— TASK —
Exactly the lines from the line with "Continue the build123d" to the line with "return around(panel * r, a, z + rise)" should be extracted, both included, with no other lines.

(3D code data)
>>>

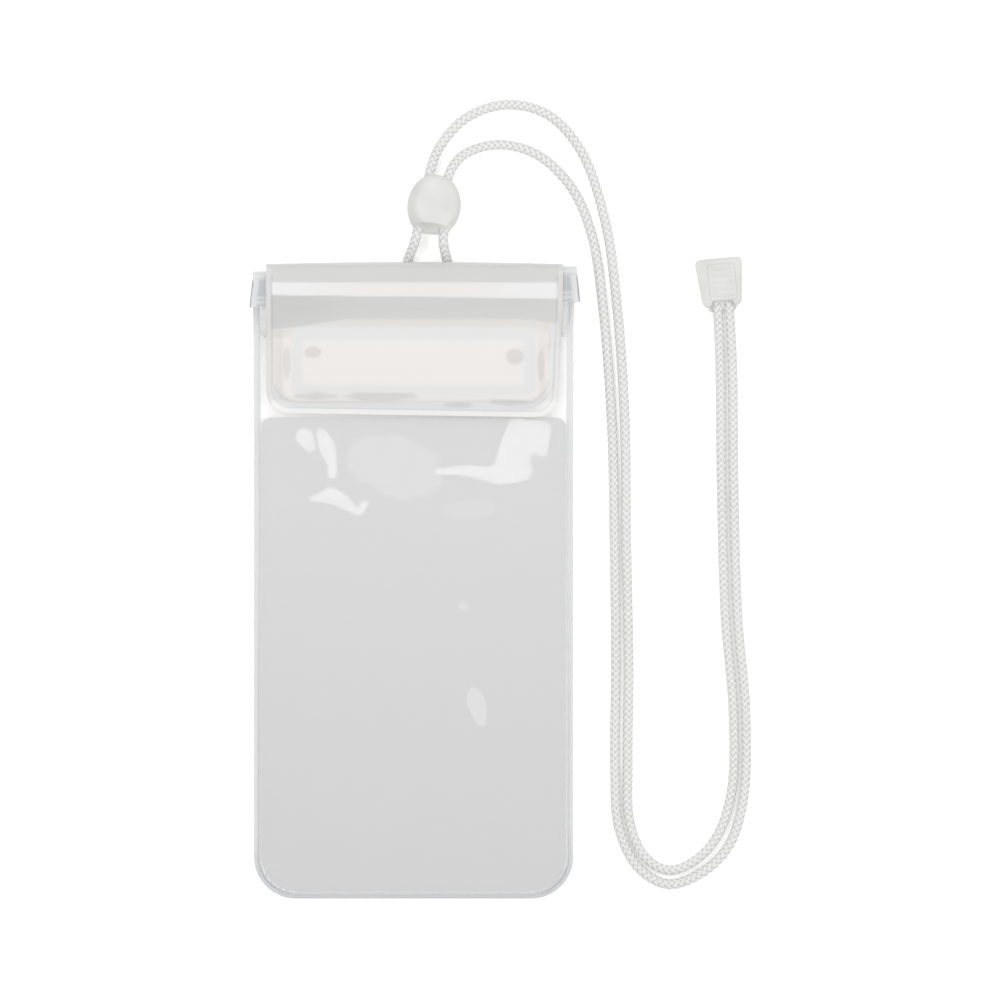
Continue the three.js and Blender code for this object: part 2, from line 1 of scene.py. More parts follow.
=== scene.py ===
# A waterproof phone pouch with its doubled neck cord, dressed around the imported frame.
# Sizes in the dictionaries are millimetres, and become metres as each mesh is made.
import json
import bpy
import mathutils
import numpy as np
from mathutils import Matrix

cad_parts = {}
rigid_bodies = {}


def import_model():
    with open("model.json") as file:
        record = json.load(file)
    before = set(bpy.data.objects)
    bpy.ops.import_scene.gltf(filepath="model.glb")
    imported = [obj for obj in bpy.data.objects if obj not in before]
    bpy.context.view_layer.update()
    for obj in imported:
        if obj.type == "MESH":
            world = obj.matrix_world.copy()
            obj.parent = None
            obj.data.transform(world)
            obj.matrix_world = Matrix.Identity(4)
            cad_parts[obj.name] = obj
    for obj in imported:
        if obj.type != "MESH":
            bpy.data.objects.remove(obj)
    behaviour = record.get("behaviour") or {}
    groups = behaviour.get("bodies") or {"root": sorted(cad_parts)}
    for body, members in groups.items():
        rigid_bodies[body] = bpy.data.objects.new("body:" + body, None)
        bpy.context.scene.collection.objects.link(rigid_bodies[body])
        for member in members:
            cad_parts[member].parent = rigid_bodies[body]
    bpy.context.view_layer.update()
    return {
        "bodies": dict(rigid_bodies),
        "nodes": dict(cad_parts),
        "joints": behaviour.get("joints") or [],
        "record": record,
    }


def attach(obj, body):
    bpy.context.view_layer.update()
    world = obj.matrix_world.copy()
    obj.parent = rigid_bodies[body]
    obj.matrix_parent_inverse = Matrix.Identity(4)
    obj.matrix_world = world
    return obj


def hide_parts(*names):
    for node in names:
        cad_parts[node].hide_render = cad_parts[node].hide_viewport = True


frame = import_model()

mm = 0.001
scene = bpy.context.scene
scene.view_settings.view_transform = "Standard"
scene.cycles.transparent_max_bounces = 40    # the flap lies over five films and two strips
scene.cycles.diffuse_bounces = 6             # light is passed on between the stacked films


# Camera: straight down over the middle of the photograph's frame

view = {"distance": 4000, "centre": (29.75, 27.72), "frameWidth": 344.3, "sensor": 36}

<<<
>>>

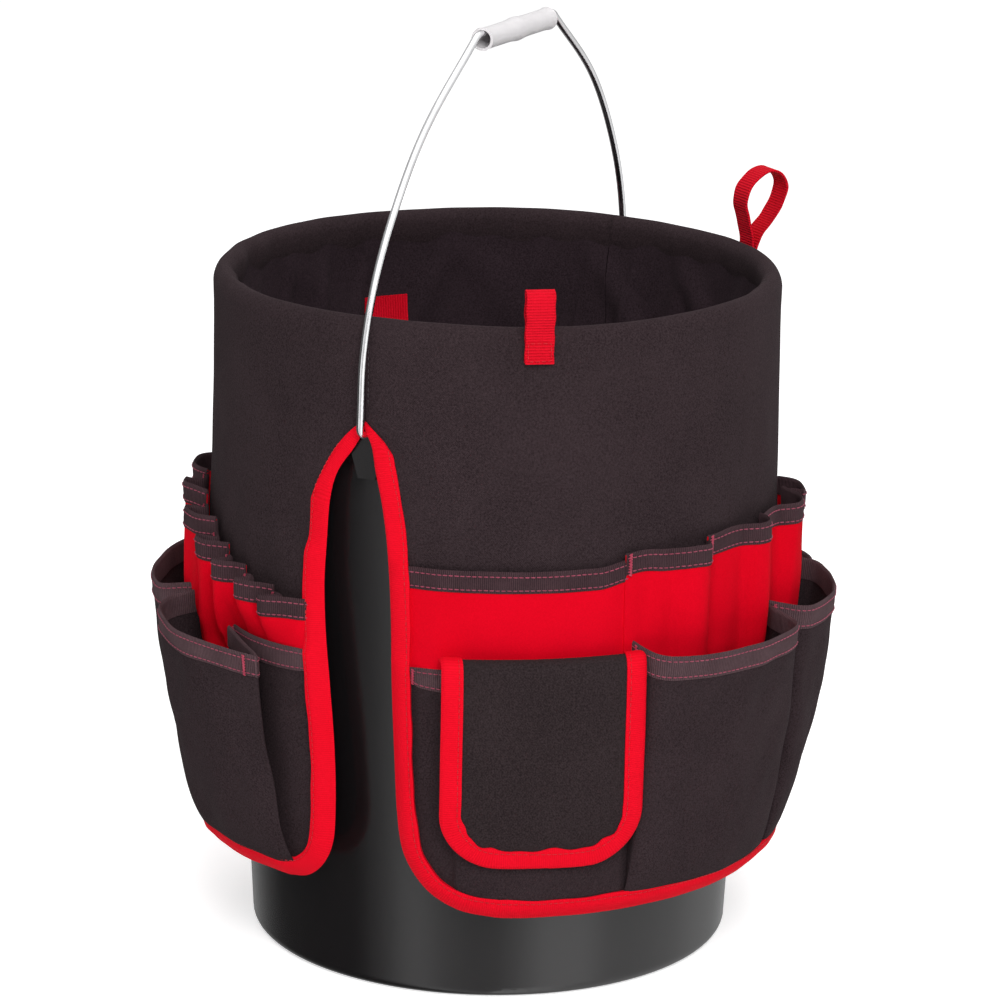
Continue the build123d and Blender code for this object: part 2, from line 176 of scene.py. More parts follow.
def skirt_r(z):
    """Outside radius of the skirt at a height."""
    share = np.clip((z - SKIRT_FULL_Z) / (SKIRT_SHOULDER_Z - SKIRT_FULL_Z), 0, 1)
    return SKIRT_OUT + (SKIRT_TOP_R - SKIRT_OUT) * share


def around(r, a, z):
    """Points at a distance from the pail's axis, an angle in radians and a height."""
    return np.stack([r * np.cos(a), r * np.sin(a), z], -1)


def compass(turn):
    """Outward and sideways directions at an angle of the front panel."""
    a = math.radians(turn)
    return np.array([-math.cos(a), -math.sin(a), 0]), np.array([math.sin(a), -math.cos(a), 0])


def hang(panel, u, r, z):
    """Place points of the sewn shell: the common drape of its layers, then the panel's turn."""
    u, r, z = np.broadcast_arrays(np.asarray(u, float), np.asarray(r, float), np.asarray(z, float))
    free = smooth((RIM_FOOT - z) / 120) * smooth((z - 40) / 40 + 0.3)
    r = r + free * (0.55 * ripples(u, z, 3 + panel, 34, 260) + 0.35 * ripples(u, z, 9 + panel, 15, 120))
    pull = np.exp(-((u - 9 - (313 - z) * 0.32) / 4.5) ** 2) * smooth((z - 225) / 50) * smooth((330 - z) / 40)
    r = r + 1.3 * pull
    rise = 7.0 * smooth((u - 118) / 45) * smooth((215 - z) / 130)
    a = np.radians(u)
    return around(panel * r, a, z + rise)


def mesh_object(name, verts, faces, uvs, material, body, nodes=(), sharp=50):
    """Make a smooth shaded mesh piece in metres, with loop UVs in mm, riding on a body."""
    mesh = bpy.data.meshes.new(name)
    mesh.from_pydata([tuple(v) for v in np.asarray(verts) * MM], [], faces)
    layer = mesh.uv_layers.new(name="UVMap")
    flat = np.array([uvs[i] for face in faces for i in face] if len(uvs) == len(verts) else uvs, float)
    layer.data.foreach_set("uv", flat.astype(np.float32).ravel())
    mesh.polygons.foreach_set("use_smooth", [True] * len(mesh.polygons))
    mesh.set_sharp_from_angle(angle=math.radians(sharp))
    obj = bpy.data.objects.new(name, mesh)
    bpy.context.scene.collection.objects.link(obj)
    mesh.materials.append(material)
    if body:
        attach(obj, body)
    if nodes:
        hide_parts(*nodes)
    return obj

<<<

— RESULT —
Continue the build123d and Blender code for this object: part 2, from line 176 of scene.py. More parts follow.
def skirt_r(z):
    """Outside radius of the skirt at a height."""
    share = np.clip((z - SKIRT_FULL_Z) / (SKIRT_SHOULDER_Z - SKIRT_FULL_Z), 0, 1)
    return SKIRT_OUT + (SKIRT_TOP_R - SKIRT_OUT) * share


def around(r, a, z):
    """Points at a distance from the pail's axis, an angle in radians and a height."""
    return np.stack([r * np.cos(a), r * np.sin(a), z], -1)


def compass(turn):
    """Outward and sideways directions at an angle of the front panel."""
    a = math.radians(turn)
    return np.array([-math.cos(a), -math.sin(a), 0]), np.array([math.sin(a), -math.cos(a), 0])


def hang(panel, u, r, z):
    """Place points of the sewn shell: the common drape of its layers, then the panel's turn."""
    u, r, z = np.broadcast_arrays(np.asarray(u, float), np.asarray(r, float), np.asarray(z, float))
    free = smooth((RIM_FOOT - z) / 120) * smooth((z - 40) / 40 + 0.3)
    r = r + free * (0.55 * ripples(u, z, 3 + panel, 34, 260) + 0.35 * ripples(u, z, 9 + panel, 15, 120))
    pull = np.exp(-((u - 9 - (313 - z) * 0.32) / 4.5) ** 2) * smooth((z - 225) / 50) * smooth((330 - z) / 40)
    r = r + 1.3 * pull
    rise = 7.0 * smooth((u - 118) / 45) * smooth((215 - z) / 130)
    a = np.radians(u)
    return around(panel * r, a, z + rise)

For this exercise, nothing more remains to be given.